━━━━━ Raw data ━━━━━

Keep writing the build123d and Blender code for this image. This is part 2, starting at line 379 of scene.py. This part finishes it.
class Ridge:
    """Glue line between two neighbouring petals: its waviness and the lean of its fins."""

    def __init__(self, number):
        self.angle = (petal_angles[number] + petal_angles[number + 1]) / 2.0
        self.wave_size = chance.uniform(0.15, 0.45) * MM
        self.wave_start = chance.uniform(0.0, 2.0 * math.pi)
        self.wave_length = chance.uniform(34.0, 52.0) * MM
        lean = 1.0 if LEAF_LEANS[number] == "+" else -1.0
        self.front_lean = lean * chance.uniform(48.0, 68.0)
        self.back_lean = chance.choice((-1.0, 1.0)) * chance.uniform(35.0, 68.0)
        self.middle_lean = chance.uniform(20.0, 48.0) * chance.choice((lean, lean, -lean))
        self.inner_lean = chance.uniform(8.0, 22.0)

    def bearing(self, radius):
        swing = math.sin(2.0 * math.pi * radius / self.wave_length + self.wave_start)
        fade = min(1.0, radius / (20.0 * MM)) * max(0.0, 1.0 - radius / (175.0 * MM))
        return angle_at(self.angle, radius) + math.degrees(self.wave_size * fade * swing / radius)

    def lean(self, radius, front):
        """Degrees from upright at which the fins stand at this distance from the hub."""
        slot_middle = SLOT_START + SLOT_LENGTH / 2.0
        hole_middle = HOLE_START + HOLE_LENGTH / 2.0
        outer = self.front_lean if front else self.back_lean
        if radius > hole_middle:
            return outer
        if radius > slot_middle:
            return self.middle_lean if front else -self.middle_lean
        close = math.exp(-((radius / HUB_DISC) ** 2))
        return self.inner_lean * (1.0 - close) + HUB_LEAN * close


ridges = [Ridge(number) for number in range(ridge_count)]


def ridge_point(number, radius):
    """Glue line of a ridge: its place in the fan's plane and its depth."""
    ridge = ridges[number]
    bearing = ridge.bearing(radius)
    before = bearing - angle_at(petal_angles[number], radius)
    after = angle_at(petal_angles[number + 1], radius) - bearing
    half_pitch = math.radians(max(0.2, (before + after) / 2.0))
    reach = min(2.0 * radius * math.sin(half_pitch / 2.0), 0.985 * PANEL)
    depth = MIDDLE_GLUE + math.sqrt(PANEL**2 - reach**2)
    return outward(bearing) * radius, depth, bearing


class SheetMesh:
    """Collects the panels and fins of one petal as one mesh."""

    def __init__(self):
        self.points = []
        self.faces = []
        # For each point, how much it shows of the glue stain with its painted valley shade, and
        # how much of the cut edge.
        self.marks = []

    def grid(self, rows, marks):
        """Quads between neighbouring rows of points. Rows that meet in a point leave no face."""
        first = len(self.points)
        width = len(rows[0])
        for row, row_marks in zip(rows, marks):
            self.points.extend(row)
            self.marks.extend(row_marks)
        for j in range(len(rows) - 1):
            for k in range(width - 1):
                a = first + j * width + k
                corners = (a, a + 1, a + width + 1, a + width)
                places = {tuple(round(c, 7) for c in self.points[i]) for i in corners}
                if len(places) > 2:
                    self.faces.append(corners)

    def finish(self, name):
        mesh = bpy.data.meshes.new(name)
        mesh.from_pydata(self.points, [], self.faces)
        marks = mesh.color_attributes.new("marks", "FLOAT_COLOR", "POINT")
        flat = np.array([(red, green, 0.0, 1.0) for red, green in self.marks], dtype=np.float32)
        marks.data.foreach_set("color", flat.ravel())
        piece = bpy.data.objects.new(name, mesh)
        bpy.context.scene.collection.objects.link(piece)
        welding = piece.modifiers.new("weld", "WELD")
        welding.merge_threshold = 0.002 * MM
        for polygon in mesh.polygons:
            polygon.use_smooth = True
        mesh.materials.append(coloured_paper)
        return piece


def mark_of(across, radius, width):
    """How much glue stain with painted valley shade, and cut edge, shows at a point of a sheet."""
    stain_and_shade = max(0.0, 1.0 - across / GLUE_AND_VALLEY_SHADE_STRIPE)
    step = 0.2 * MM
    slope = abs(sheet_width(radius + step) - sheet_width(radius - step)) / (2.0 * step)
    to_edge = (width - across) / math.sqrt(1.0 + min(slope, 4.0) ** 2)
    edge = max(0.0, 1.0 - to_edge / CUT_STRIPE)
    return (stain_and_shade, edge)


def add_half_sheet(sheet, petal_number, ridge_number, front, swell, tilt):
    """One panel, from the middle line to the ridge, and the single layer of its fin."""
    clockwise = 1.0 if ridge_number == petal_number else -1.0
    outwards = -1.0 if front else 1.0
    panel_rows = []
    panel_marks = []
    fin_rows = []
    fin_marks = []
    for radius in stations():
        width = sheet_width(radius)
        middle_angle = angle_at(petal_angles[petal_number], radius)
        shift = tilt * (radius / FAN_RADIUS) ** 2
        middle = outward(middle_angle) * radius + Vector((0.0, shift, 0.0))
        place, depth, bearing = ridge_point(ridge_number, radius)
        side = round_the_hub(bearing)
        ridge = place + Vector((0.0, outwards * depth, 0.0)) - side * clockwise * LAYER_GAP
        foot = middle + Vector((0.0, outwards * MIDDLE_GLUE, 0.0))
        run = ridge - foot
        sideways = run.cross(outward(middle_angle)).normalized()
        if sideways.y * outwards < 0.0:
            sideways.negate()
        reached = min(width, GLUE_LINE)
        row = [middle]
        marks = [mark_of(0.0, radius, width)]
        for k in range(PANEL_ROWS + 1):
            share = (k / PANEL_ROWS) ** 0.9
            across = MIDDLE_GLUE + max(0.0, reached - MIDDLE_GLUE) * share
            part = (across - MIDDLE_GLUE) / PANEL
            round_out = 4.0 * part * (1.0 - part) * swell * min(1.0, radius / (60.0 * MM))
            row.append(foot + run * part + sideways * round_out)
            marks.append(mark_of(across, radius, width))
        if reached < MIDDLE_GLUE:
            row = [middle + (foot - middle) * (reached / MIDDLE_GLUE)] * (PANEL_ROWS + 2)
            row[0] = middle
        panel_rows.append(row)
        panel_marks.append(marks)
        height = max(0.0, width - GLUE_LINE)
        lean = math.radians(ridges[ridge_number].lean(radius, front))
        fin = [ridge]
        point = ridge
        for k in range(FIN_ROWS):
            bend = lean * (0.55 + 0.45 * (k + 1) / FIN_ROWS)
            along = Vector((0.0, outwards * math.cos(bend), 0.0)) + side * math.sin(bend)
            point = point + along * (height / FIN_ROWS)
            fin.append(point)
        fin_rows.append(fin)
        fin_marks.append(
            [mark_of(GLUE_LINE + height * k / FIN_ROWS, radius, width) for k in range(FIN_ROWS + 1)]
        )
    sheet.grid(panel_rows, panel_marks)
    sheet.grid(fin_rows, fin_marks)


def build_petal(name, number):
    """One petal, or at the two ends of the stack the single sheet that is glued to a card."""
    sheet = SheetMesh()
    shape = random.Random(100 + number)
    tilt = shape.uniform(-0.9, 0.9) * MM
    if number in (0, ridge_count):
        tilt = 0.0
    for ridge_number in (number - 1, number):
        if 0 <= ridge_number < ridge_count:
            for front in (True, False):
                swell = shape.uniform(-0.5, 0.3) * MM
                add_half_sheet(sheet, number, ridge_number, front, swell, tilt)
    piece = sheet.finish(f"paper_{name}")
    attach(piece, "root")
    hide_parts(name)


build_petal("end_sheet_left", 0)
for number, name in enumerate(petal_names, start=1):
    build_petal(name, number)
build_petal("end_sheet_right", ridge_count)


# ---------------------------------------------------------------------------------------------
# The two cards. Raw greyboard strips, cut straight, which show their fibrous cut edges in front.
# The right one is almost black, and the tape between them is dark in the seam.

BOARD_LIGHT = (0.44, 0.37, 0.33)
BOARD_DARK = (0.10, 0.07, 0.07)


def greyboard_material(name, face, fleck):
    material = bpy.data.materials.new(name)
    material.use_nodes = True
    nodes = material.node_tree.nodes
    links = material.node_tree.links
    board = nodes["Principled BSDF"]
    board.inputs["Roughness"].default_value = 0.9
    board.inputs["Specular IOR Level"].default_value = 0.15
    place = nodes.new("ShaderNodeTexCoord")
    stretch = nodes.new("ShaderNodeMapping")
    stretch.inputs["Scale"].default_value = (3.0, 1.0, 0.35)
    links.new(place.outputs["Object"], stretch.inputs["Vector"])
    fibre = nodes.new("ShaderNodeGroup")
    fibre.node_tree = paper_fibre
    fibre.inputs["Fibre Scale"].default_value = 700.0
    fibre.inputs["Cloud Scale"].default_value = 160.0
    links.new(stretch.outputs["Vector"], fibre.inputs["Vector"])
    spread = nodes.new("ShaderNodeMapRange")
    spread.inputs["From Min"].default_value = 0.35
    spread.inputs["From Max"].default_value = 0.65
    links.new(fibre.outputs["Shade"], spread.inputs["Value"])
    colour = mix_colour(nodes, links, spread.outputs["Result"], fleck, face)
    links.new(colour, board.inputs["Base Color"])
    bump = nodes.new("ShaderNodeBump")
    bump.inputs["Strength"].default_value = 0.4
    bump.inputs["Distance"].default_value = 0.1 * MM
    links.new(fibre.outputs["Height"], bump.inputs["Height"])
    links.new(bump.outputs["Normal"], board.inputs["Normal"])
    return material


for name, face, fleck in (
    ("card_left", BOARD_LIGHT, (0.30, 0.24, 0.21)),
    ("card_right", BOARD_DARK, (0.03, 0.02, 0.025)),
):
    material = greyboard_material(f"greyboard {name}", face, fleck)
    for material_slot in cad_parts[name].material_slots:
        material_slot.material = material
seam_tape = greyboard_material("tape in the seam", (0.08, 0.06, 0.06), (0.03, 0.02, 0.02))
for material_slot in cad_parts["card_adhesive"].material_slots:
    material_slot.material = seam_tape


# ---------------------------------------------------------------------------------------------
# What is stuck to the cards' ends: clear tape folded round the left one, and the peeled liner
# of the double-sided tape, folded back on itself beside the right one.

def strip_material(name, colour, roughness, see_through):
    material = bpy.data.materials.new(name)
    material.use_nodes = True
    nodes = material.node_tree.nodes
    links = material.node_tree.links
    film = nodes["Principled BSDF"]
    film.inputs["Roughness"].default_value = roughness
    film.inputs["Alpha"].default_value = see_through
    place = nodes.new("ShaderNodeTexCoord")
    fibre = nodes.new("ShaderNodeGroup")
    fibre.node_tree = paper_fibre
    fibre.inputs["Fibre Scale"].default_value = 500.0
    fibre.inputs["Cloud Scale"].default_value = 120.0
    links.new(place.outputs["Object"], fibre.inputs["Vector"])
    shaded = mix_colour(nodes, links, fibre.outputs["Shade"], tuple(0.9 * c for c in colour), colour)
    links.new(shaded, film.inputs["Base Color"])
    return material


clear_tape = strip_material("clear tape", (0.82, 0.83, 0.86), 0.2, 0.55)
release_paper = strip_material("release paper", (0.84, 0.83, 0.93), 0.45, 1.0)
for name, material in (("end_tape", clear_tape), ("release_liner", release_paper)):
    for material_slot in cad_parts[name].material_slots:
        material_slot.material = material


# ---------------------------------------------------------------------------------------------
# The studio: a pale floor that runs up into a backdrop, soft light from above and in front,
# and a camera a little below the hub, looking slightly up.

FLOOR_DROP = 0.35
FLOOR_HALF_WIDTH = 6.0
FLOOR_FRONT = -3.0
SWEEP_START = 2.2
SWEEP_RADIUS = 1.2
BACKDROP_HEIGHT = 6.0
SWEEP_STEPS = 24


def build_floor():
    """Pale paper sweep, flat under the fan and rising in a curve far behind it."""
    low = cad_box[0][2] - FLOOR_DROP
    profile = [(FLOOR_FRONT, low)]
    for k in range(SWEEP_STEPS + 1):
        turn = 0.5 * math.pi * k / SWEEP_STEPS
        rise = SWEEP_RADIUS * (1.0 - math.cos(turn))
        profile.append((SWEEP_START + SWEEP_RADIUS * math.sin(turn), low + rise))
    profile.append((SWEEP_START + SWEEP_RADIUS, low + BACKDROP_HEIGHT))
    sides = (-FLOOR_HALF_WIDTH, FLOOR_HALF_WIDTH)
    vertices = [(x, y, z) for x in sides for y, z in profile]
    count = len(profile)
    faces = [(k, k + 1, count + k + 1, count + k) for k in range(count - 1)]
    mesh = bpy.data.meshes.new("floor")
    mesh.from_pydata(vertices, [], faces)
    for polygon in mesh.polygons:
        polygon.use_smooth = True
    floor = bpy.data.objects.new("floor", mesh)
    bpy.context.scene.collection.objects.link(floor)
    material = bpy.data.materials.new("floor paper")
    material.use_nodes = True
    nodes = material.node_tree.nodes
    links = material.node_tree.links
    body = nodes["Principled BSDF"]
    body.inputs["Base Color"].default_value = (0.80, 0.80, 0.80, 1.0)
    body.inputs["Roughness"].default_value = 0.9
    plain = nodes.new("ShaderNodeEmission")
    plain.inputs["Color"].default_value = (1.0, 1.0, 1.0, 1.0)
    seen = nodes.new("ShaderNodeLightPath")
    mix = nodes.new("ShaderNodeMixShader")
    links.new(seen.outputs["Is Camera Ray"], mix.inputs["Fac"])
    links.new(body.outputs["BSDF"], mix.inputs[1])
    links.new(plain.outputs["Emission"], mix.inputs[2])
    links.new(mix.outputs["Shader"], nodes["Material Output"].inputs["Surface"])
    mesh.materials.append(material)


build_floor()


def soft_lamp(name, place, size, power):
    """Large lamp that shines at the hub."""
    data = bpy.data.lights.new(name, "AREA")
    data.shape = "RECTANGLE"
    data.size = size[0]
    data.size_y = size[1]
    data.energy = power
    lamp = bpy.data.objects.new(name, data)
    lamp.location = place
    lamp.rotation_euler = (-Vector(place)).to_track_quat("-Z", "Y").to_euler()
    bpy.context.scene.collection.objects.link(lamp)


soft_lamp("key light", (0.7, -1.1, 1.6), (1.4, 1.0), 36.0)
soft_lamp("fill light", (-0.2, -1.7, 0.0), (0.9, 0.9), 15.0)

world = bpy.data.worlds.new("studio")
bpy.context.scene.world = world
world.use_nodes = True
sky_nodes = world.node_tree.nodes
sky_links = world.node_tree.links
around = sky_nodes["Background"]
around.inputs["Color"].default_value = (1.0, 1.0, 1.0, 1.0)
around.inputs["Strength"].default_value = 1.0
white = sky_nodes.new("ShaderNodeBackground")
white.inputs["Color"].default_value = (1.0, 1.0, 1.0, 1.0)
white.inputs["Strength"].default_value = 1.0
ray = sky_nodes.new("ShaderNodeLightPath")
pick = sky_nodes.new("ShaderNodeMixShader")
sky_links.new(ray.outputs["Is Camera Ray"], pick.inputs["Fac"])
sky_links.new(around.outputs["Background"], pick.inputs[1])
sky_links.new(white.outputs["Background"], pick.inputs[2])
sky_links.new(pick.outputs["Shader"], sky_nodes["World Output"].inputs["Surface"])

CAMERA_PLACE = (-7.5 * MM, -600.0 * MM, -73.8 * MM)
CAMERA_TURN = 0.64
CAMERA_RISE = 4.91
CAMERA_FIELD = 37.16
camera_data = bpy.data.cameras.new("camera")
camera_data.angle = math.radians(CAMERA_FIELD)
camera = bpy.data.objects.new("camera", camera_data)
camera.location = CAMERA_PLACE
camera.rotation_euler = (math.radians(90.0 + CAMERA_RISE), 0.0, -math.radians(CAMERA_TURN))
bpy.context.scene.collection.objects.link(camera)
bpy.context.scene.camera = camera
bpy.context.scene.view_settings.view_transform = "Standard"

━━━━━

Goal | Quote the listing word for word from its first line through the line in which "self.inner_lean = chance.uniform(8.0, 22.0)" appears.

Finished task |
Keep writing the build123d and Blender code for this image. This is part 2, starting at line 379 of scene.py. This part finishes it.
class Ridge:
    """Glue line between two neighbouring petals: its waviness and the lean of its fins."""

    def __init__(self, number):
        self.angle = (petal_angles[number] + petal_angles[number + 1]) / 2.0
        self.wave_size = chance.uniform(0.15, 0.45) * MM
        self.wave_start = chance.uniform(0.0, 2.0 * math.pi)
        self.wave_length = chance.uniform(34.0, 52.0) * MM
        lean = 1.0 if LEAF_LEANS[number] == "+" else -1.0
        self.front_lean = lean * chance.uniform(48.0, 68.0)
        self.back_lean = chance.choice((-1.0, 1.0)) * chance.uniform(35.0, 68.0)
        self.middle_lean = chance.uniform(20.0, 48.0) * chance.choice((lean, lean, -lean))
        self.inner_lean = chance.uniform(8.0, 22.0)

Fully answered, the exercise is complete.